Short problem
Reproduce all the entries exactly.
(begin)
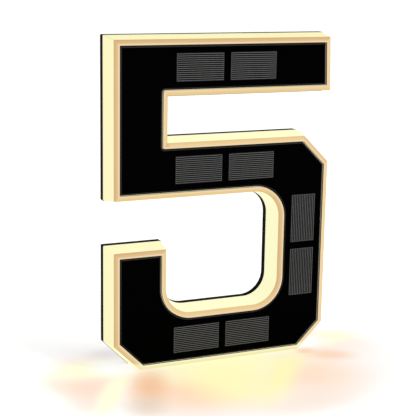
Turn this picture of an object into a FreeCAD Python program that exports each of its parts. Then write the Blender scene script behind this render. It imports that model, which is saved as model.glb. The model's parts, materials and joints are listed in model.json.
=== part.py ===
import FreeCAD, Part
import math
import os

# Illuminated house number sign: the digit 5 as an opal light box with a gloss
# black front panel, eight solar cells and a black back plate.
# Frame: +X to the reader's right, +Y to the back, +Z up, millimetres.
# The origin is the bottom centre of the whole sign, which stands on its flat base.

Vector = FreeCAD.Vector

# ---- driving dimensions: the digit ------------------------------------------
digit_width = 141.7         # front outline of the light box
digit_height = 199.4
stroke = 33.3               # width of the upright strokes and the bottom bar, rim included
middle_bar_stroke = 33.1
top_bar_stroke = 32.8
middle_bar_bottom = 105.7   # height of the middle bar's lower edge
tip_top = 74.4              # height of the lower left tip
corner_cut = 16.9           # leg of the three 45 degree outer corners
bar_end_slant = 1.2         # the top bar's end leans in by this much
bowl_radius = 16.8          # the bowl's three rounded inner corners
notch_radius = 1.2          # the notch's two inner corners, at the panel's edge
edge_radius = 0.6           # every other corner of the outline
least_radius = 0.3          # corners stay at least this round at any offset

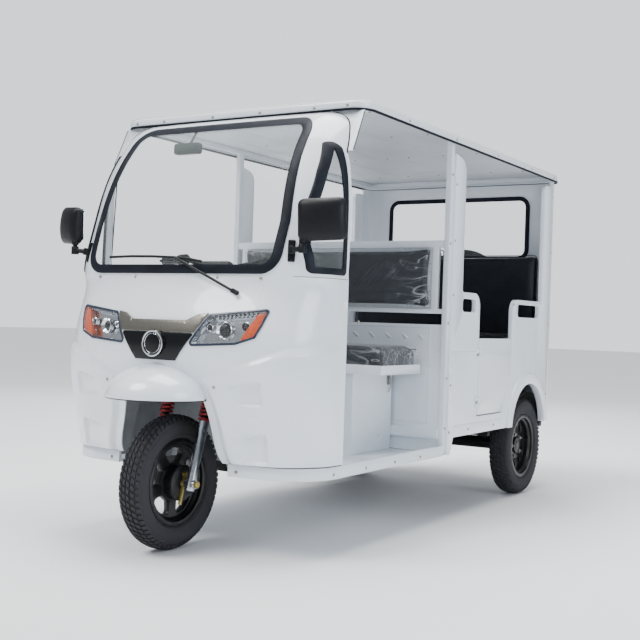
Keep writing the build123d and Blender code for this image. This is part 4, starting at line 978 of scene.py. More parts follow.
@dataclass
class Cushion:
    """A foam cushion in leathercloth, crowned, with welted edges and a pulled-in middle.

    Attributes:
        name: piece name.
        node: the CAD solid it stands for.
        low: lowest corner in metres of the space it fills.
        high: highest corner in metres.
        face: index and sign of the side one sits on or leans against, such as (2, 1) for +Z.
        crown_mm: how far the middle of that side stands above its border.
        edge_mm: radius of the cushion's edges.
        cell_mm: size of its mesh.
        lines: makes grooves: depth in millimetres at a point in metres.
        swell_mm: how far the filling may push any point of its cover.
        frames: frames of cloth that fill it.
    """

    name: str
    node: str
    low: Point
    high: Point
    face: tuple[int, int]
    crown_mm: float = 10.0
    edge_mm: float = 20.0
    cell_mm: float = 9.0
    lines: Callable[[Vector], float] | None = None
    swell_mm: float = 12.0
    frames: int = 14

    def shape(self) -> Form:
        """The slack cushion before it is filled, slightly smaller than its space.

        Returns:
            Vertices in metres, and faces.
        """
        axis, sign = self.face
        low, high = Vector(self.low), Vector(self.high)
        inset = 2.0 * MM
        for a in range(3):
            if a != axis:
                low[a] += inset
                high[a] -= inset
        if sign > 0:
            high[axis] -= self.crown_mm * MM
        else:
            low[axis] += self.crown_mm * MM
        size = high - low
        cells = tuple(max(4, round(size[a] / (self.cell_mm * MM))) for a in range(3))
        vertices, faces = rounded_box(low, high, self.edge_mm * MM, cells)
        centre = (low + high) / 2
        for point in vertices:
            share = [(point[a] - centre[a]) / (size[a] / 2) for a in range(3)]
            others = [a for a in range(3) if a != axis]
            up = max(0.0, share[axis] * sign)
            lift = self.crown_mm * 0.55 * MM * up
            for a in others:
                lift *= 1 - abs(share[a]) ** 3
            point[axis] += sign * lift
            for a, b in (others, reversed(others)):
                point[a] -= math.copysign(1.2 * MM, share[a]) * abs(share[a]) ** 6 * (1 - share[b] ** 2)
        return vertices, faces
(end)
Task solution
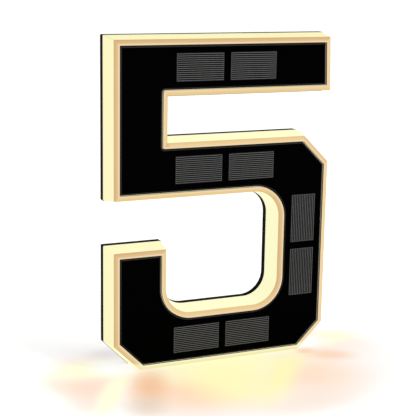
Turn this picture of an object into a FreeCAD Python program that exports each of its parts. Then write the Blender scene script behind this render. It imports that model, which is saved as model.glb. The model's parts, materials and joints are listed in model.json.
=== part.py ===
import FreeCAD, Part
import math
import os

# Illuminated house number sign: the digit 5 as an opal light box with a gloss
# black front panel, eight solar cells and a black back plate.
# Frame: +X to the reader's right, +Y to the back, +Z up, millimetres.
# The origin is the bottom centre of the whole sign, which stands on its flat base.

Vector = FreeCAD.Vector

# ---- driving dimensions: the digit ------------------------------------------
digit_width = 141.7         # front outline of the light box
digit_height = 199.4
stroke = 33.3               # width of the upright strokes and the bottom bar, rim included
middle_bar_stroke = 33.1
top_bar_stroke = 32.8
middle_bar_bottom = 105.7   # height of the middle bar's lower edge
tip_top = 74.4              # height of the lower left tip
corner_cut = 16.9           # leg of the three 45 degree outer corners
bar_end_slant = 1.2         # the top bar's end leans in by this much
bowl_radius = 16.8          # the bowl's three rounded inner corners
notch_radius = 1.2          # the notch's two inner corners, at the panel's edge
edge_radius = 0.6           # every other corner of the outline
least_radius = 0.3          # corners stay at least this round at any offset

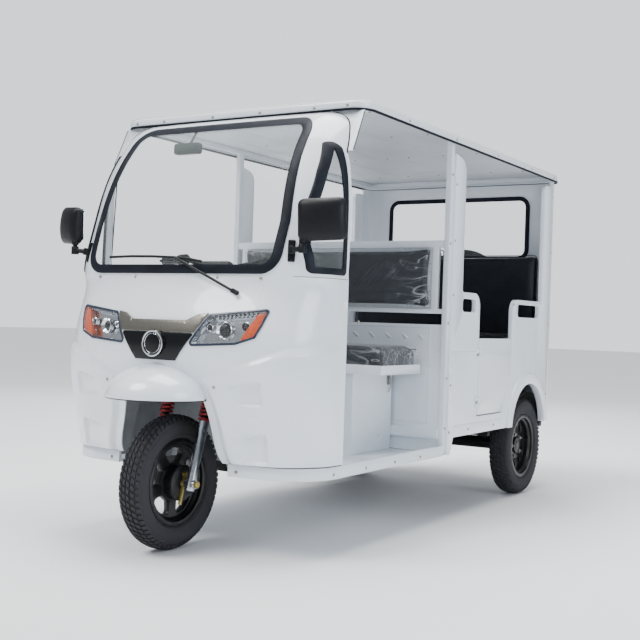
Keep writing the build123d and Blender code for this image. This is part 4, starting at line 978 of scene.py. More parts follow.
@dataclass
class Cushion:
    """A foam cushion in leathercloth, crowned, with welted edges and a pulled-in middle.

    Attributes:
        name: piece name.
        node: the CAD solid it stands for.
        low: lowest corner in metres of the space it fills.
        high: highest corner in metres.
        face: index and sign of the side one sits on or leans against, such as (2, 1) for +Z.
        crown_mm: how far the middle of that side stands above its border.
        edge_mm: radius of the cushion's edges.
        cell_mm: size of its mesh.
        lines: makes grooves: depth in millimetres at a point in metres.
        swell_mm: how far the filling may push any point of its cover.
        frames: frames of cloth that fill it.
    """

    name: str
    node: str
    low: Point
    high: Point
    face: tuple[int, int]
    crown_mm: float = 10.0
    edge_mm: float = 20.0
    cell_mm: float = 9.0
    lines: Callable[[Vector], float] | None = None
    swell_mm: float = 12.0
    frames: int = 14

    def shape(self) -> Form:
        """The slack cushion before it is filled, slightly smaller than its space.

        Returns:
            Vertices in metres, and faces.
        """
        axis, sign = self.face
        low, high = Vector(self.low), Vector(self.high)
        inset = 2.0 * MM
        for a in range(3):
            if a != axis:
                low[a] += inset
                high[a] -= inset
        if sign > 0:
            high[axis] -= self.crown_mm * MM
        else:
            low[axis] += self.crown_mm * MM
        size = high - low
        cells = tuple(max(4, round(size[a] / (self.cell_mm * MM))) for a in range(3))
        vertices, faces = rounded_box(low, high, self.edge_mm * MM, cells)
        centre = (low + high) / 2
        for point in vertices:
            share = [(point[a] - centre[a]) / (size[a] / 2) for a in range(3)]
            others = [a for a in range(3) if a != axis]
            up = max(0.0, share[axis] * sign)
            lift = self.crown_mm * 0.55 * MM * up
            for a in others:
                lift *= 1 - abs(share[a]) ** 3
            point[axis] += sign * lift
            for a, b in (others, reversed(others)):
                point[a] -= math.copysign(1.2 * MM, share[a]) * abs(share[a]) ** 6 * (1 - share[b] ** 2)
        return vertices, faces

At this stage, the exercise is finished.